> Problem: Copy out exactly the lines from the start of the data to the line containing "return made.outputs[output]". Include both.

═══

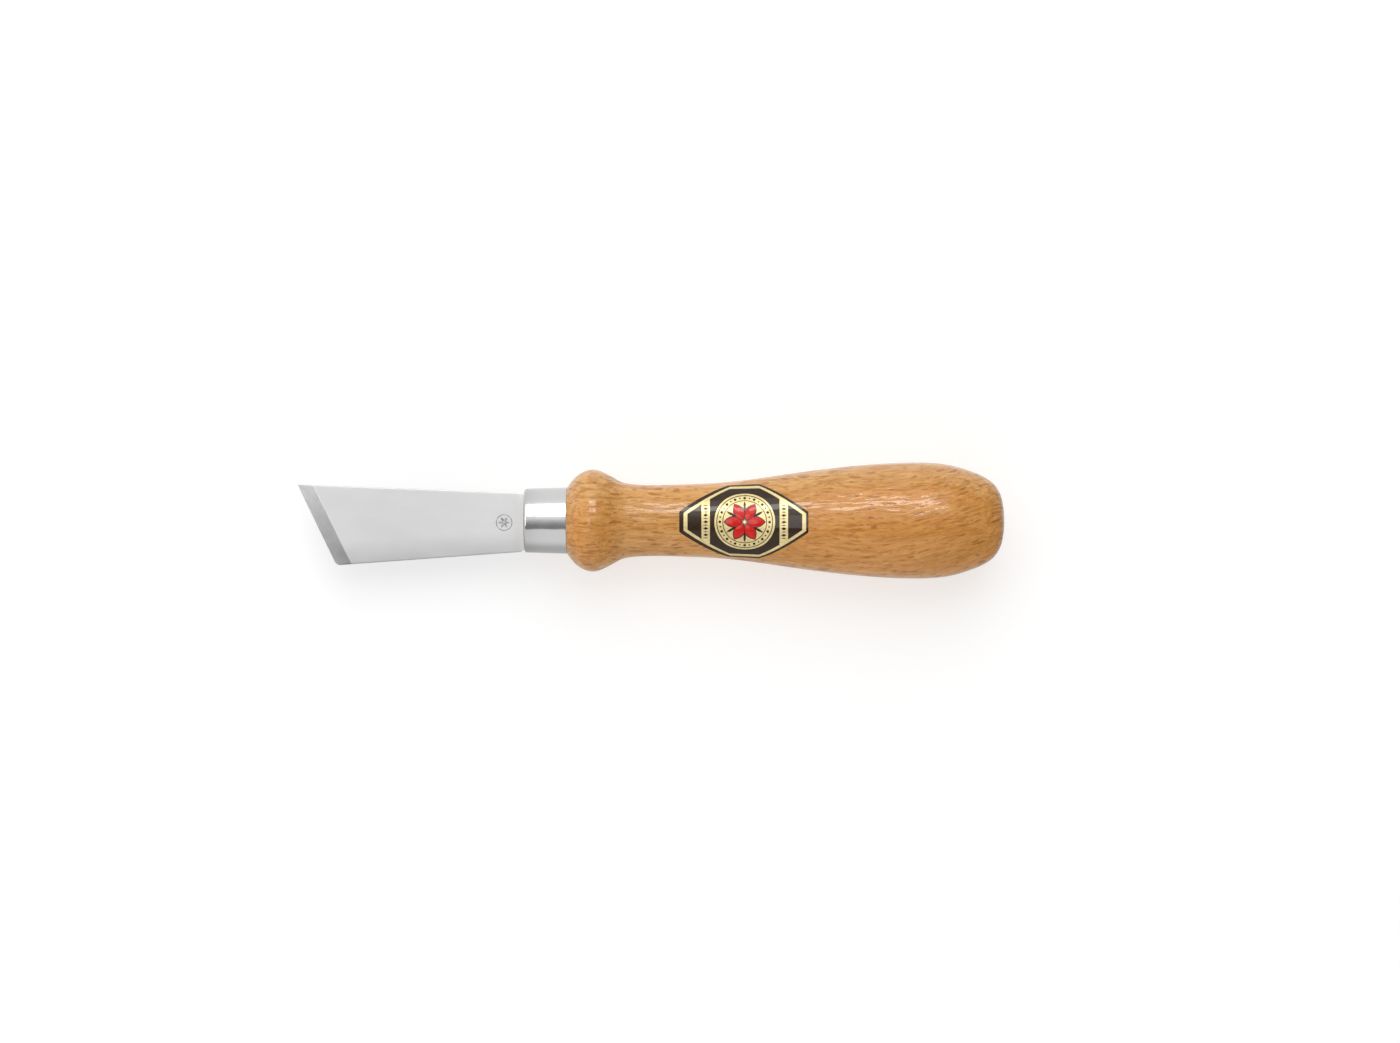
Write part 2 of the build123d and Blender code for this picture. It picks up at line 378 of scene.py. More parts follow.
# ---------------------------------------------------------------- node helpers
class Nodes:
    """Adds nodes to one node tree, and gives their outputs."""

    def __init__(self, tree):
        self.tree = tree

    def node(self, kind, inputs, output=0, **settings):
        """Adds a node, sets or links its inputs, and gives one of its outputs."""
        made = self.tree.nodes.new(kind)
        for setting, value in settings.items():
            setattr(made, setting, value)
        for socket, value in inputs.items():
            if isinstance(value, bpy.types.NodeSocket):
                self.tree.links.new(value, made.inputs[socket])
            else:
                made.inputs[socket].default_value = value
        return made.outputs[output]

    def math(self, operation, a, b=0.0, c=0.0):
        return self.node("ShaderNodeMath", {0: a, 1: b, 2: c}, operation=operation)

    def split(self, vector):
        """The three parts of a vector or of a colour."""
        made = self.tree.nodes.new("ShaderNodeSeparateXYZ")
        self.tree.links.new(vector, made.inputs[0])
        return made.outputs

    def ease(self, value, low, high, out_low=0.0, out_high=1.0):
        """Maps a value from low..high to out_low..out_high along a smooth step."""
        inputs = {"Value": value, "From Min": low, "From Max": high,
                  "To Min": out_low, "To Max": out_high}
        return self.node("ShaderNodeMapRange", inputs, interpolation_type="SMOOTHSTEP")

    def mix_values(self, factor, a, b):
        """Mixes two numbers, which are inputs 2 and 3 of the node."""
        return self.node("ShaderNodeMix", {0: factor, 2: a, 3: b})


class Graph(Nodes):
    """The node tree of one material, built round its Principled shader."""

    def __init__(self, name, **finish):
        self.material = bpy.data.materials.new(name)
        self.material.use_nodes = True
        super().__init__(self.material.node_tree)
        self.shader = self.tree.nodes["Principled BSDF"]
        for socket, value in finish.items():
            self.shader.inputs[socket.replace("_", " ")].default_value = value
        self.place = self.vector("MULTIPLY", self.node("ShaderNodeTexCoord", {}, "Object"), [1 / MM] * 3)

    def vector(self, operation, a, b):
        return self.node("ShaderNodeVectorMath", {0: a, 1: b}, operation=operation)

    def dot(self, a, b):
        return self.node("ShaderNodeVectorMath", {0: a, 1: b}, "Value", operation="DOT_PRODUCT")

    def noise(self, vector, scale=1.0, detail=2.0, roughness=0.5, output="Fac"):
        inputs = {"Vector": vector, "Scale": scale, "Detail": detail, "Roughness": roughness}
        return self.node("ShaderNodeTexNoise", inputs, output)

    def stretched(self, vector, factors, **settings):
        """Noise that varies at a different rate along each axis, in cycles per millimetre."""
        return self.noise(self.vector("MULTIPLY", vector, factors), **settings)

    def mix(self, factor, a, b, blend="MIX"):
        """Mixes two colours, which are inputs 6 and 7 of the node and its output 2."""
        return self.node("ShaderNodeMix", {0: factor, 6: a, 7: b}, 2, data_type="RGBA", blend_type=blend)

    def shift(self, noise, reach):
        """Turns the colour of some noise into a shift, either way, for each axis."""
        return self.vector("MULTIPLY", self.vector("SUBTRACT", noise, MIDDLE_OF_NOISE), reach)

    def bump(self, height, distance):
        return self.node("ShaderNodeBump", {"Height": height, "Distance": distance * MM, "Strength": 1.0})

    def link(self, value, socket):
        self.tree.links.new(value, self.shader.inputs[socket])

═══

> Answer in full:
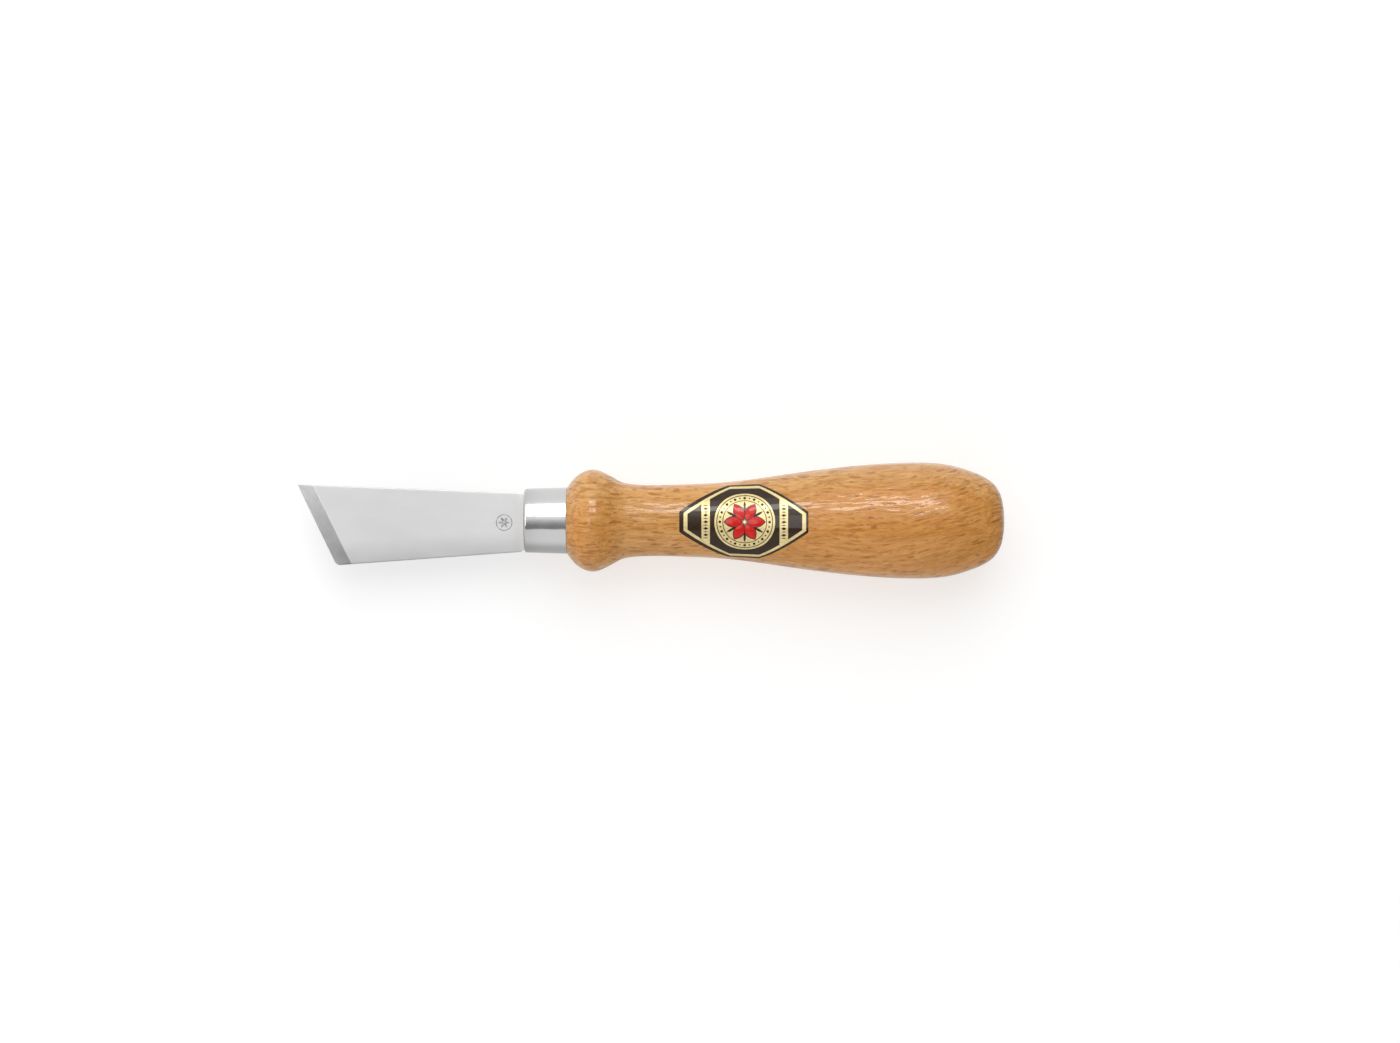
Write part 2 of the build123d and Blender code for this picture. It picks up at line 378 of scene.py. More parts follow.
# ---------------------------------------------------------------- node helpers
class Nodes:
    """Adds nodes to one node tree, and gives their outputs."""

    def __init__(self, tree):
        self.tree = tree

    def node(self, kind, inputs, output=0, **settings):
        """Adds a node, sets or links its inputs, and gives one of its outputs."""
        made = self.tree.nodes.new(kind)
        for setting, value in settings.items():
            setattr(made, setting, value)
        for socket, value in inputs.items():
            if isinstance(value, bpy.types.NodeSocket):
                self.tree.links.new(value, made.inputs[socket])
            else:
                made.inputs[socket].default_value = value
        return made.outputs[output]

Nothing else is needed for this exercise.